▶
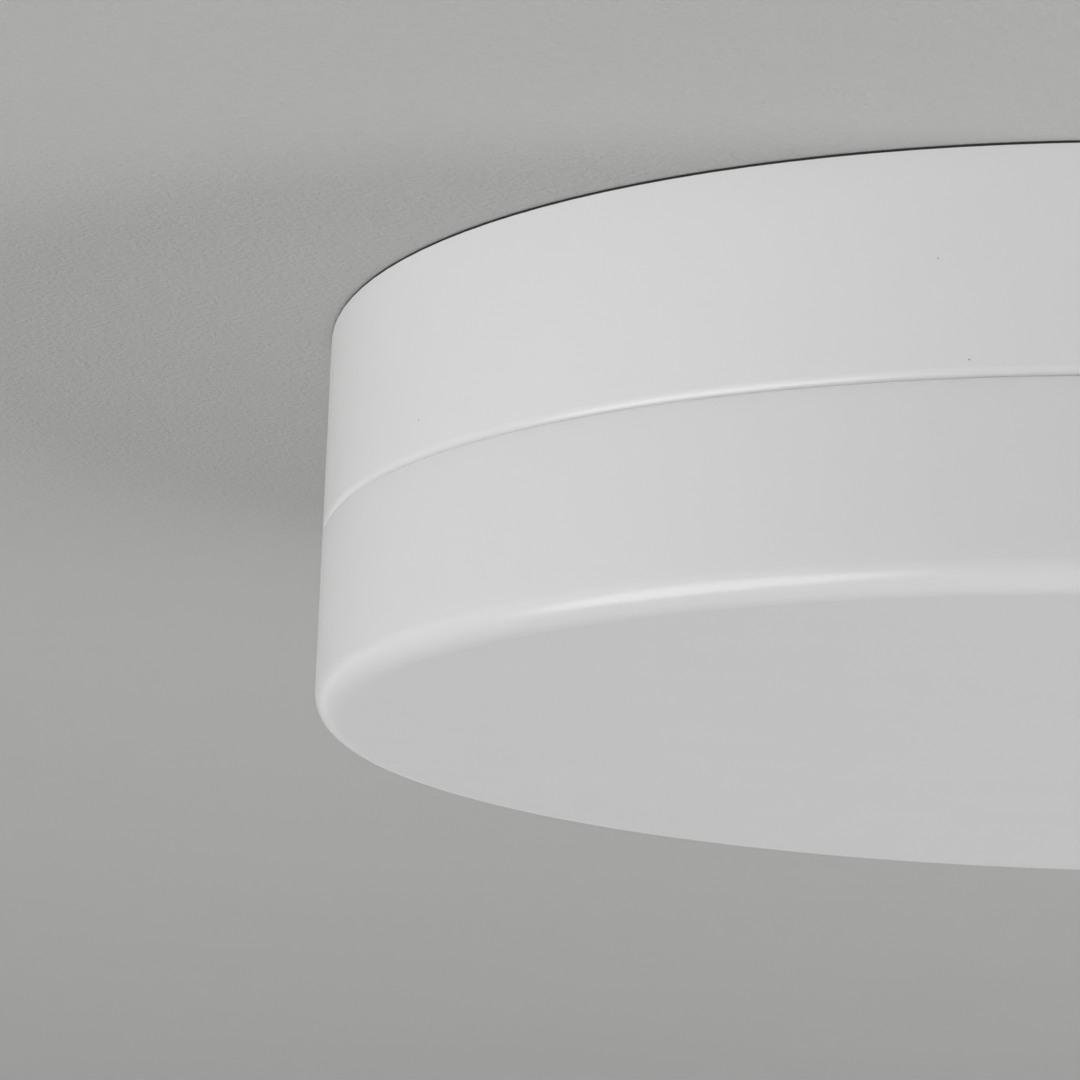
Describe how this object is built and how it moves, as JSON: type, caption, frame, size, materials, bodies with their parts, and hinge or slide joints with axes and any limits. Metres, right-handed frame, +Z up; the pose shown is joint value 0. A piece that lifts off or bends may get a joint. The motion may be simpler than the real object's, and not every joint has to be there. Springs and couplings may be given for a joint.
{
  "type": "flush mount ceiling light",
  "caption": "Round flush mount ceiling light: white housing band above an opal diffuser of the same width, with driver, light board, push-in terminals and pull-off diffuser",
  "frame": {"origin": "the middle of the two-slot fixing pattern, on the plane of the ceiling; the light hangs below it", "axes": "+Z up into the ceiling, X along the line of the two fixing slots, Y from the terminal block to the driver"},
  "size_m": [0.22, 0.22, 0.052],
  "materials": {
    "white_moulding": "semi-gloss white moulding",
    "opal_moulding": "satin opal moulding",
    "dark_foam": "closed-cell foam",
    "grey_rubber": "matte",
    "clear_silicone": "satin translucent white",
    "terminal_white": "satin",
    "button_orange": "satin",
    "contact_brass": "plain",
    "zinc_steel": "bright zinc plated",
    "spring_steel": "satin",
    "brown_insulation": "satin",
    "blue_insulation": "satin",
    "red_insulation": "satin",
    "black_insulation": "satin",
    "driver_moulding": "fine texture",
    "green_laminate": "satin solder mask",
    "ferrite": "matte",
    "capacitor_sleeve": "glossy sleeve",
    "chip_black": "matte",
    "tray_paint": "white powder coat",
    "white_solder_mask": "white solder mask",
    "package_white": "satin",
    "phosphor": "glossy silicone",
    "connector_white": "satin"
  },
  "bodies": {
    "fixture": {"housing": "white_moulding", "ceiling_gasket": "dark_foam", "cable_grommet": "grey_rubber", "terminal_block": "terminal_white", "terminal_contacts": "contact_brass", "terminal_screws": "zinc_steel", "clamp_spring_live": "spring_steel", "clamp_spring_neutral": "spring_steel", "live_lead": "brown_insulation", "neutral_lead": "blue_insulation", "driver_case": "driver_moulding", "driver_cover": "driver_moulding", "driver_board": "green_laminate", "driver_transformer": "ferrite", "driver_capacitors": "capacitor_sleeve", "driver_choke": "ferrite", "driver_chips": "chip_black", "driver_screws": "zinc_steel", "led_tray": "tray_paint", "tray_screws": "zinc_steel", "tray_grommet": "grey_rubber", "led_board": "white_solder_mask", "led_packages": "package_white", "led_windows": "phosphor", "board_screws": "zinc_steel", "board_connector": "connector_white", "spring_catches": "spring_steel", "catch_screws": "zinc_steel", "positive_lead": "red_insulation", "negative_lead": "black_insulation"},
    "diffuser": {"diffuser": "opal_moulding", "diffuser_seal": "clear_silicone"},
    "live_button": {"release_button_live": "button_orange"},
    "neutral_button": {"release_button_neutral": "button_orange"}
  },
  "joints": [
    {"name": "diffuser_pull", "type": "slide", "parent": "fixture", "child": "diffuser", "axis": [0, 0, -1], "range_m": [0, 0.06], "deforming": ["spring_catches"]},
    {"name": "live_release", "type": "slide", "parent": "fixture", "child": "live_button", "axis": [0, 0, 1], "range_m": [0, 0.0015], "stiffness_N_per_m": 1500, "springref_m": -0.0004, "deforming": ["clamp_spring_live"]},
    {"name": "neutral_release", "type": "slide", "parent": "fixture", "child": "neutral_button", "axis": [0, 0, 1], "range_m": [0, 0.0015], "stiffness_N_per_m": 1500, "springref_m": -0.0004, "deforming": ["clamp_spring_neutral"]}
  ]
}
◀
Collect the lines of the data that carry the word "caption".

Describe how this object is built and how it moves, as JSON: type, caption, frame, size, materials, bodies with their parts, and hinge or slide joints with axes and any limits. Metres, right-handed frame, +Z up; the pose shown is joint value 0. A piece that lifts off or bends may get a joint. The motion may be simpler than the real object's, and not every joint has to be there. Springs and couplings may be given for a joint.
  "caption": "Round flush mount ceiling light: white housing band above an opal diffuser of the same width, with driver, light board, push-in terminals and pull-off diffuser",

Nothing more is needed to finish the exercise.